Given task:
Write the data out again in full, with no departure from the original.

Provided data:
— Begin —

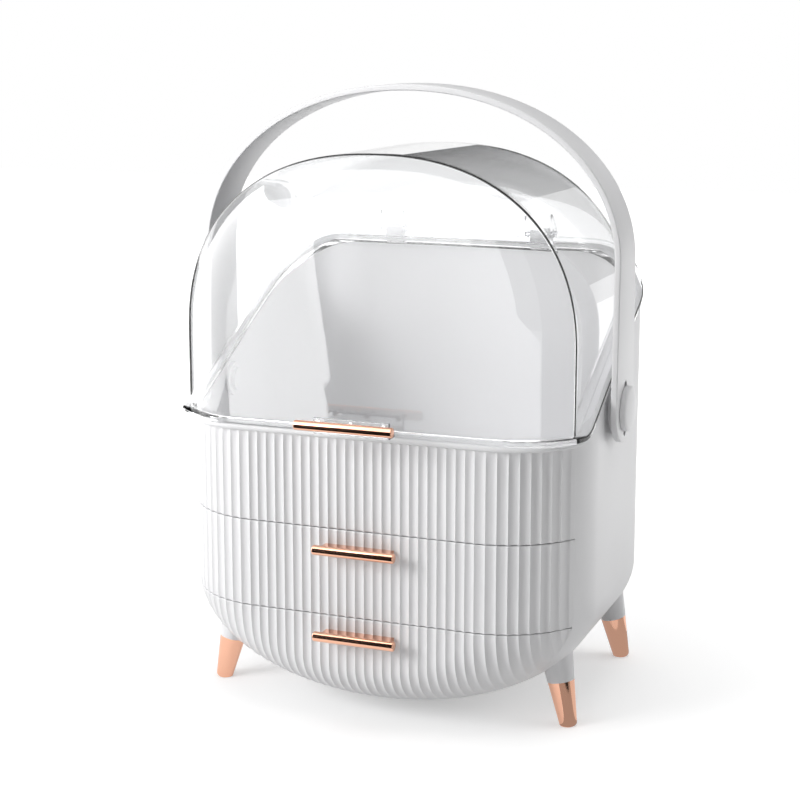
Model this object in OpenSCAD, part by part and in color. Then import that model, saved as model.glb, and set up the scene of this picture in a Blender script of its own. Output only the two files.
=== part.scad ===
// Countertop cosmetics box: an egg-fronted white housing with two drawers, a clear
// hinged lid, a swinging carry handle and four splayed legs.
// Millimetres. +Z is up, the front faces -Y, and the origin is on the floor at the
// middle of the overall footprint.

/* [Body] */
// Width of the housing
body_w = 280; // [274:1:284]
// Depth of the housing, flat front to flat back
body_d = 206; // [200:1:212]
// Where the flat front stands, from the middle of the footprint
front_y = -93; // [-96:1:-90]
// Height of the lowest point of the belly above the floor
belly_z = 5.3; // [4:0.1:12]
// Height of the curved belly, from its lowest point to the straight sides
belly_rise = 76.7; // [70:0.1:79]
// Radius of the front corners, in plan
front_r = 63.3; // [60:0.1:66]
// Radius of the rear corners, in plan
rear_r = 44; // [38:1:50]
// Width from the side of the housing to the edge of the fluted front
bezel_w = 7.2; // [6:0.1:9]
// Wall of the housing
wall = 2.5; // [2:0.1:3]

/* [Levels] */
// Height of the lower drawer's front at its middle
lower_h = 68.4; // [62:0.1:72]
// Height of the upper drawer's front
upper_h = 58.3; // [54:0.1:62]
// Height of the fixed fluted panel
panel_h = 60; // [54:0.1:66]
// Height of the white lip round the top of the housing
lip_h = 4; // [3:0.1:5]
// Width of a seam between two fronts
seam = 0.8; // [0.5:0.1:1.2]
// Rise of the rim per millimetre along the sides
rim_slope = 0.53; // [0.5:0.01:0.56]
// Depth position where the rim turns steeper, behind the sides
rim_turn_y = 90; // [86:1:94]
// Height of the rim over the back
rim_back_z = 299; // [296:1:302]

/* [Fluting] */
// Pitch of the flutes on the flat front
flute_pitch = 6.25; // [5.5:0.05:7.5]
// Pitch of the flutes round the corners
corner_pitch = 7.2; // [6.5:0.05:8]
// Depth of a flute
flute_depth = 1.1; // [0.8:0.1:1.5]
// Thickness of the fluted fronts
front_t = 2.5; // [2:0.1:3]

/* [Drawers] */
// Gap between the upper tray and the housing's collar, on each side
upper_tray_gap = 3.5; // [2.5:0.5:8]
// Gap between the lower tray and the housing's collar, on each side
lower_tray_gap = 11.5; // [10:0.5:14]
// Height of the lower tray's curved bottom
lower_tray_rise = 54; // [50:0.5:55]
// How far the lower tray's front wall stays behind its fluted front
lower_tray_set = 9; // [8:0.5:12]
// Where the trays end at the back
tray_back_y = 80; // [74:1:86]
// Wall of the trays
tray_t = 2; // [1.6:0.1:2.4]
// How much rounder the upper tray's front corners are than its front's
tray_round = 5; // [4:0.5:8]
// Thickness of the shelf and the deck
shelf_t = 2; // [1.6:0.1:2.4]
// Height of the upper tray's walls
upper_tray_h = 50; // [44:1:52]
// Gap under a sliding tray
slide_gap = 0.3; // [0.2:0.05:0.4]
// Distance of the lower tray's runners from the middle
runner_x = 60; // [54:1:66]
// Width of a runner
runner_w = 6; // [5:0.5:8]
// Height of a runner
runner_h = 2.6; // [2.4:0.1:3]

/* [Pulls] */
// Diameter of the pull bars
pull_d = 6.5; // [5.5:0.1:7.5]
// Length of a drawer pull
pull_len = 56; // [52:1:66]
// Length of the lid's pull
lid_pull_len = 66; // [60:1:74]
// Reach of a drawer pull's axis in front of the flat front
pull_reach = 10; // [9:0.5:16]
// Drop of a drawer pull's axis below the top of its front
pull_drop = 11.9; // [9:0.1:14]
// Width of the web that carries a drawer pull
web_w = 47; // [42:1:54]
// Thickness of that web
web_t = 4; // [3.6:0.1:4.4]
// Spacing of the two screws of a drawer pull
pull_screw_gap = 30; // [26:1:34]
// Reach of the lid pull's axis in front of the flat front
lid_pull_reach = 25; // [23:0.5:26]
// Height of the lid pull's axis above the rim
lid_pull_up = 8.8; // [8:0.1:10]
// Width of the clear bracket of the lid's pull
bracket_w = 51; // [46:1:54]
// Distance of the bracket's outer pegs from the middle
peg_x = 22; // [19:1:23]
// Radius of the pegs
peg_r = 1.6; // [1.3:0.1:1.8]
// Height of the bracket's upright plate
plate_h = 10.4; // [9:0.1:12]
// Thickness of that plate
plate_t = 2.4; // [2:0.1:3]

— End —

In response:
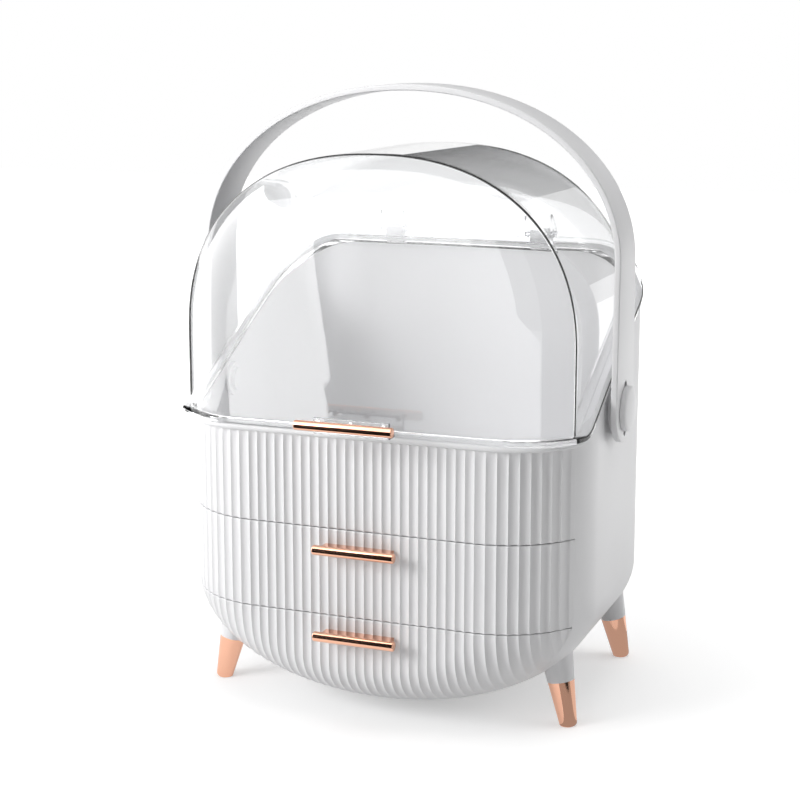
Model this object in OpenSCAD, part by part and in color. Then import that model, saved as model.glb, and set up the scene of this picture in a Blender script of its own. Output only the two files.
=== part.scad ===
// Countertop cosmetics box: an egg-fronted white housing with two drawers, a clear
// hinged lid, a swinging carry handle and four splayed legs.
// Millimetres. +Z is up, the front faces -Y, and the origin is on the floor at the
// middle of the overall footprint.

/* [Body] */
// Width of the housing
body_w = 280; // [274:1:284]
// Depth of the housing, flat front to flat back
body_d = 206; // [200:1:212]
// Where the flat front stands, from the middle of the footprint
front_y = -93; // [-96:1:-90]
// Height of the lowest point of the belly above the floor
belly_z = 5.3; // [4:0.1:12]
// Height of the curved belly, from its lowest point to the straight sides
belly_rise = 76.7; // [70:0.1:79]
// Radius of the front corners, in plan
front_r = 63.3; // [60:0.1:66]
// Radius of the rear corners, in plan
rear_r = 44; // [38:1:50]
// Width from the side of the housing to the edge of the fluted front
bezel_w = 7.2; // [6:0.1:9]
// Wall of the housing
wall = 2.5; // [2:0.1:3]

/* [Levels] */
// Height of the lower drawer's front at its middle
lower_h = 68.4; // [62:0.1:72]
// Height of the upper drawer's front
upper_h = 58.3; // [54:0.1:62]
// Height of the fixed fluted panel
panel_h = 60; // [54:0.1:66]
// Height of the white lip round the top of the housing
lip_h = 4; // [3:0.1:5]
// Width of a seam between two fronts
seam = 0.8; // [0.5:0.1:1.2]
// Rise of the rim per millimetre along the sides
rim_slope = 0.53; // [0.5:0.01:0.56]
// Depth position where the rim turns steeper, behind the sides
rim_turn_y = 90; // [86:1:94]
// Height of the rim over the back
rim_back_z = 299; // [296:1:302]

/* [Fluting] */
// Pitch of the flutes on the flat front
flute_pitch = 6.25; // [5.5:0.05:7.5]
// Pitch of the flutes round the corners
corner_pitch = 7.2; // [6.5:0.05:8]
// Depth of a flute
flute_depth = 1.1; // [0.8:0.1:1.5]
// Thickness of the fluted fronts
front_t = 2.5; // [2:0.1:3]

/* [Drawers] */
// Gap between the upper tray and the housing's collar, on each side
upper_tray_gap = 3.5; // [2.5:0.5:8]
// Gap between the lower tray and the housing's collar, on each side
lower_tray_gap = 11.5; // [10:0.5:14]
// Height of the lower tray's curved bottom
lower_tray_rise = 54; // [50:0.5:55]
// How far the lower tray's front wall stays behind its fluted front
lower_tray_set = 9; // [8:0.5:12]
// Where the trays end at the back
tray_back_y = 80; // [74:1:86]
// Wall of the trays
tray_t = 2; // [1.6:0.1:2.4]
// How much rounder the upper tray's front corners are than its front's
tray_round = 5; // [4:0.5:8]
// Thickness of the shelf and the deck
shelf_t = 2; // [1.6:0.1:2.4]
// Height of the upper tray's walls
upper_tray_h = 50; // [44:1:52]
// Gap under a sliding tray
slide_gap = 0.3; // [0.2:0.05:0.4]
// Distance of the lower tray's runners from the middle
runner_x = 60; // [54:1:66]
// Width of a runner
runner_w = 6; // [5:0.5:8]
// Height of a runner
runner_h = 2.6; // [2.4:0.1:3]

/* [Pulls] */
// Diameter of the pull bars
pull_d = 6.5; // [5.5:0.1:7.5]
// Length of a drawer pull
pull_len = 56; // [52:1:66]
// Length of the lid's pull
lid_pull_len = 66; // [60:1:74]
// Reach of a drawer pull's axis in front of the flat front
pull_reach = 10; // [9:0.5:16]
// Drop of a drawer pull's axis below the top of its front
pull_drop = 11.9; // [9:0.1:14]
// Width of the web that carries a drawer pull
web_w = 47; // [42:1:54]
// Thickness of that web
web_t = 4; // [3.6:0.1:4.4]
// Spacing of the two screws of a drawer pull
pull_screw_gap = 30; // [26:1:34]
// Reach of the lid pull's axis in front of the flat front
lid_pull_reach = 25; // [23:0.5:26]
// Height of the lid pull's axis above the rim
lid_pull_up = 8.8; // [8:0.1:10]
// Width of the clear bracket of the lid's pull
bracket_w = 51; // [46:1:54]
// Distance of the bracket's outer pegs from the middle
peg_x = 22; // [19:1:23]
// Radius of the pegs
peg_r = 1.6; // [1.3:0.1:1.8]
// Height of the bracket's upright plate
plate_h = 10.4; // [9:0.1:12]
// Thickness of that plate
plate_t = 2.4; // [2:0.1:3]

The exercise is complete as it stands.